How to Prepare for USD to INR Fluctuations
So, how do you, as an individual or a business, navigate these Dollar to INR fluctuations? It’s all about being prepared and having a strategy! If you're planning to send money to India or receive funds from abroad, understanding the current USD to INR rate and its potential movements is crucial. For those sending money, a stronger dollar means your dollars buy more rupees, which is great! If the dollar weakens, you'll get fewer rupees for the same amount of dollars. The key is not to panic if the rate isn't ideal on any given day. Consider using currency exchange services that offer features like rate alerts, which can notify you when the USD/INR hits your desired target.

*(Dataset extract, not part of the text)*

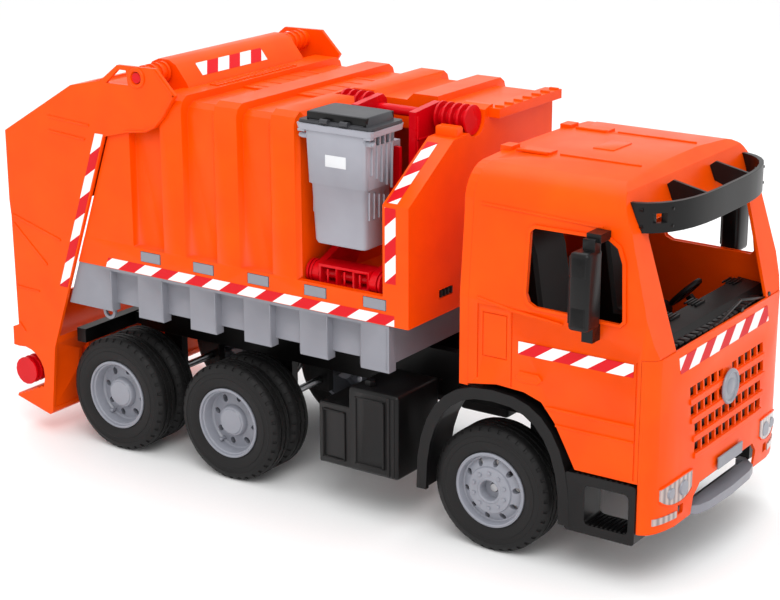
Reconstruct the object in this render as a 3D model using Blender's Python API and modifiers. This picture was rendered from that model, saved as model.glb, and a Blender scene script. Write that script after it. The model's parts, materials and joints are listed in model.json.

Some services also allow you to lock in a rate for a future transfer, which can be a lifesaver if you anticipate significant movements or have a fixed budget. For businesses involved in import/export, managing currency risk is paramount. Hedging strategies, such as forward contracts, can help lock in an exchange rate for future transactions, providing certainty and protecting profit margins from adverse USD/INR movements. Don't just rely on your bank; compare rates and fees from various money transfer specialists. Fees can add up, and even a small difference in the exchange rate can make a big impact when dealing with larger sums.
Ultimately, the best approach is to stay informed. Follow reliable financial news sources, keep an eye on economic indicators from both the US and India, and understand the factors driving the Dollar to INR exchange rate. By doing your homework and having a plan, you can make more informed decisions and minimize the impact of currency volatility on your finances. Stay savvy, guys, and happy exchanging!